# Top 10 reasons to miss work to go fishing.



## J_Lannon (Jul 23, 2003)

Any help here guys?

I never made it out to the water this week end. Im thinking about calling in sick?



Whats your best line?


----------



## J_Lannon (Jul 23, 2003)

C'mon guys I need some input! LOL


----------



## fishinmama (Oct 14, 2006)

1. i'm having problems focusing -- so you need to see an optometrist & once they put those drops in your eyes, you're no good for the rest of the day

you are obviously having problems focusing or you would have put this in the open forum or lounge instead of the kayak forum


----------



## baitslingin (Jul 31, 2005)

grandama died again?


----------



## ShoreFisher72 (Jul 13, 2005)

gotta take the dog to the vet?

better yet theres a emergency that came up in the family . when ya going?


----------



## J_Lannon (Jul 23, 2003)

Thinking about 4-5 am at lesner. Get out on the water and then call in


----------



## SkunkApe (Dec 9, 2006)

Bad Oyster:


----------



## WILSON (Aug 27, 2002)

All Time Favorite:

I'm out of sick days, so I'm calling in DEAD!!!!


----------



## hamlet (Sep 4, 2007)

cuz when you die, you will NOT put this on your headstone:

I sure wish I had spent more time at the office.


----------



## outfishin28 (Jul 15, 2005)

wife passed out on the beach from heat exhaustion, need to see if she is faking it or not, so you will have to sit all day in the sun to see if it is hot enough, beer and a fishing rod will aide in the heat intake, therefore are necessary for the now "scientific" experiment.


----------



## Rockfish1 (Apr 8, 2005)

gastro-intestinal distress... always worked for me...


----------



## jcreamer (Mar 6, 2001)

I can't come in I have the runs so bad I have to stay close to the bathroom.


----------



## scavengerj (Sep 10, 2007)

The fish are running, they just stocked the lake, the ice is thick enough now, the weather is supposed to be nice, I just bought all this bait...I'm gone fishin'


----------



## Al Kai (Jan 8, 2007)

Rockfish1 said:


> gastro-intestinal distress... always worked for me...
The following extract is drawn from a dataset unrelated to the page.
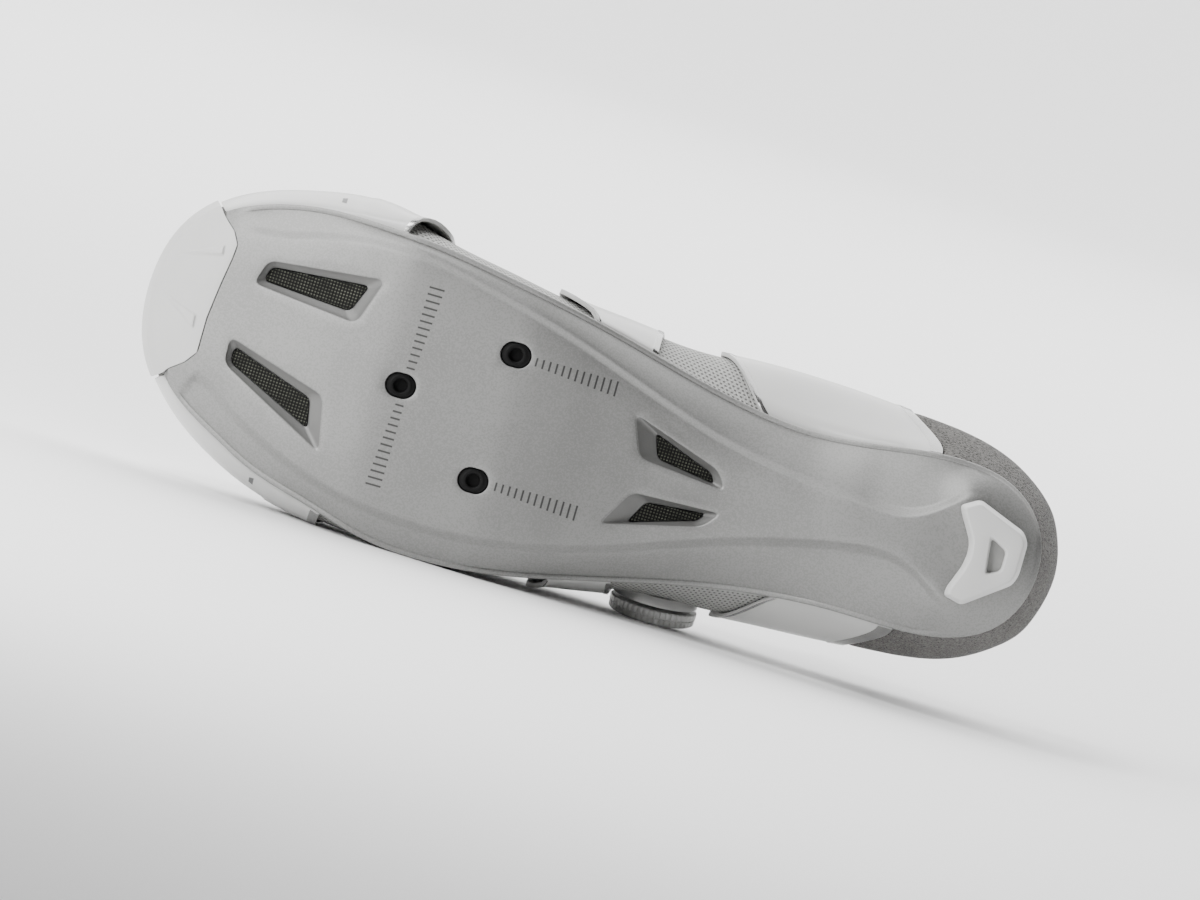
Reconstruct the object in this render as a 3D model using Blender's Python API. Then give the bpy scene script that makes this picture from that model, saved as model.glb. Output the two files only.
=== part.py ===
"""Cycling shoe, right foot, lying on its outer side.

It is modelled in the shoe's own frame: +X from heel to toe, +Y to the inner (big toe) side, +Z up from the
ground it would stand on. lay_on_side() then turns it onto the floor: the toe to -X, the sole to -Y.

Widths and heights in the tables are shares of the sizes named first. A row of the tables is one station,
counted from the heel's tip (0) to the toe's tip. A station number on the outer side counts on round the
toe, so a whole loop runs from 0 to LOOP.
"""

import math
from collections import namedtuple

import bmesh
import bpy
import numpy as np
from mathutils import Matrix, Vector
from mathutils.geometry import delaunay_2d_cdt

MM = 0.001

# Main sizes
LENGTH = 0.286
BALL_WIDTH = 0.100
INSTEP_HEIGHT = 0.080

# Walls and gaps
UPPER_WALL = 2.0 * MM
OVERLAY_WALL = 1.0 * MM
GAP = 0.3 * MM
OVERLAY_GAP = 0.45 * MM
PLATE_THICK = 4.6 * MM
RIM_THICK = 2.8 * MM
RIM_WIDTH = 1.4 * MM
RIM_STEP = 0.5 * MM
STEP_DEPTH = 2.2 * MM
STEP_WIDTH = 2.4 * MM
FEATHER_INSET = 1.3 * MM
INSOLE_THICK = 3.0 * MM
INSOLE_GAP = 0.85 * MM
INSOLE_GRID = (13 * MM, 3 * MM)
TONGUE_THICK = 4.0 * MM

# Sole plate, a row a station. at: along the length. edge_*: half widths of the plate. platform_*: the raised
# centre's edge. step_*: how much of the step down to the side band is there.
SolePlan = namedtuple(
    "SolePlan",
    "at edge_medial edge_lateral platform_at platform_medial platform_lateral step_medial step_lateral",
)
SOLE_PLAN = [
    SolePlan(0.0105, 0.000, 0.000, 0.022, 0.000, 0.000, 1.0, 1.0),
    SolePlan(0.0150, 0.086, 0.086, 0.024, 0.070, 0.055, 1.0, 1.0),
    SolePlan(0.0375, 0.186, 0.193, 0.036, 0.118, 0.095, 1.0, 1.0),
    SolePlan(0.0700, 0.243, 0.250, 0.068, 0.155, 0.150, 1.0, 1.0),
    SolePlan(0.1050, 0.263, 0.275, 0.102, 0.160, 0.155, 1.0, 1.0),
    SolePlan(0.1400, 0.264, 0.282, 0.136, 0.090, 0.096, 1.0, 1.0),
    SolePlan(0.2100, 0.239, 0.281, 0.210, 0.059, 0.079, 1.0, 1.0),
    SolePlan(0.2800, 0.223, 0.294, 0.280, 0.075, 0.121, 1.0, 1.0),
    SolePlan(0.3500, 0.244, 0.324, 0.350, 0.106, 0.179, 1.0, 1.0),
    SolePlan(0.4200, 0.287, 0.368, 0.420, 0.161, 0.250, 1.0, 1.0),
    SolePlan(0.4900, 0.337, 0.416, 0.490, 0.229, 0.314, 1.0, 1.0),
    SolePlan(0.5600, 0.381, 0.457, 0.560, 0.293, 0.357, 1.0, 1.0),
    SolePlan(0.6300, 0.417, 0.475, 0.630, 0.344, 0.375, 1.0, 1.0),
    SolePlan(0.7000, 0.448, 0.462, 0.700, 0.387, 0.367, 1.0, 1.0),
    SolePlan(0.7700, 0.463, 0.409, 0.768, 0.400, 0.330, 1.0, 1.0),
    SolePlan(0.8400, 0.461, 0.350, 0.835, 0.371, 0.255, 1.0, 1.0),
    SolePlan(0.8820, 0.438, 0.290, 0.874, 0.345, 0.195, 1.0, 1.0),
    SolePlan(0.9170, 0.402, 0.235, 0.906, 0.335, 0.135, 0.0, 1.0),
    SolePlan(0.9450, 0.350, 0.172, 0.930, 0.295, 0.115, 0.0, 0.0),
    SolePlan(0.9680, 0.255, 0.075, 0.950, 0.215, 0.045, 0.0, 0.0),
    SolePlan(0.9800, 0.090, -0.090, 0.960, 0.090, -0.090, 0.0, 0.0),
]

# The sole from the side. ground: the platform's height over the ground. feather: how far above that the
# upper starts.
SoleSide = namedtuple("SoleSide", "at ground feather")
SOLE_SIDE = [
    SoleSide(0.000, 0.100, 0.112),
    SoleSide(0.126, 0.100, 0.118),
    SoleSide(0.210, 0.131, 0.135),
    SoleSide(0.280, 0.170, 0.152),
    SoleSide(0.350, 0.190, 0.160),
    SoleSide(0.420, 0.173, 0.154),
    SoleSide(0.490, 0.115, 0.138),
    SoleSide(0.545, 0.055, 0.120),
    SoleSide(0.604, 0.020, 0.105),
    SoleSide(0.720, 0.020, 0.100),
    SoleSide(0.770, 0.048, 0.100),
    SoleSide(0.840, 0.112, 0.096),
    SoleSide(0.917, 0.202, 0.090),
    SoleSide(0.990, 0.318, 0.082),
]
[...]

Yep, thats what I do. Only make it more dramatic and say its comming outa both ends and that you dont wanna pass it on.
Only use excuses like this on heavy bite days cause if it gets overused it wont work.


----------



## shark21 (Aug 21, 2007)

*Boss Presepective*

As the boss, the simpler the call the more beliveable. Even though I know where my folks really are!


----------



## baitslingin (Jul 31, 2005)

mugged by PETA


----------



## ibboone (Nov 12, 2006)

*best excuse yet*

My feel bad is hurting!!! 

Dan


----------



## Woodchuck (Jan 5, 2005)

I don’t have any issue with telling my boss that I’m going fishing. I try to let him know a day or week in advance that whatever is running or the weather looks great for a day or long weekend at the beach. Helps that he is my fishing buddy and is usually pissed that he can’t get away with me! He’s a family man and has to plan trips a month in advance.

Even before my current manager (last one was a not so happy woman), I had no issues with telling her I’m taking a day off to go fishing. Yeah, she was never happy with it but I told her it was important to my mental health. Then I mention that in my last position, at the post office, they always let us take time off to go fishing or attend gun shows.


----------



## Rockfish1 (Apr 8, 2005)

Woodchuck said:


> Then I mention that in my last position, at the post office, they always let us take time off to go fishing or attend gun shows.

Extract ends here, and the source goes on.